How to calculate the distance between two places if we know the longitude and latitude of the two places?

Public Comments

1. You are treading in some deeper waters with that question. First of all, it is important to realize what longitude and lattitude is. They are the sphereical coordinates for our globe - longitude measures the "up-down" ANGLE(usually denoted by the Greek letter phi) and lattitude the "left right" ANGLE. Note that I said ANGLE. Not distance, as it may be for cartesian (x,y,z) coordinates. Angle, as you know, will not yield the distance from one point on the sphere to the other. What you are trying to find is the ARC LENGTH. The process is not pretty. Read on. Now we have to derive the parametric equations of the curve that traces in sphereical coordinates. You will need to know the radius of the earth. It happens to be 6,356.750 km. So we will construct an equation for a sphereical-cross section curve that passes through the two points (two places) I am too lazy to derive the equation.
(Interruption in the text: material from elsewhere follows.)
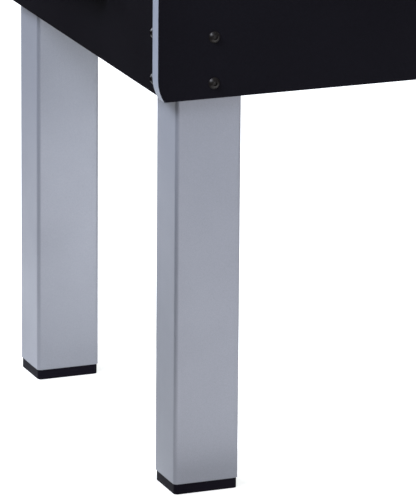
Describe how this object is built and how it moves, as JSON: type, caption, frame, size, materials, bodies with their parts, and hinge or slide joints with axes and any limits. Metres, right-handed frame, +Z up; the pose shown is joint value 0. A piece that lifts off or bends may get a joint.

When you do, you will have to plug it in the arc length equation: L = integral from a to b of the squareroot of (dp/dt)^2 + p^2 sin(a)^2 (db/dt)^2 + p^2 (da/dt)^2 dt where a = longitude and z = lattitude
2. It depends on how accurate you want the answer. For pretty good results, use these formulas: R = earth’s radius (mean radius = 6,371 km) Δlat = lat2− lat1 Δlong = long2− long1 a = sin²(Δlat / 2) + cos(lat1) * cos(lat2) * sin²(Δlong / 2) c = 2atan2(√a, √(1−a)) d = R * c If you want more accurate results, taking into consideration the ellipsoid shape of the Earth, then you need to use the formula developed by Vincenty. If you want even more accuracy, including the effects of mountains and valleys, you are going to need a digital 3-D map of the Earth.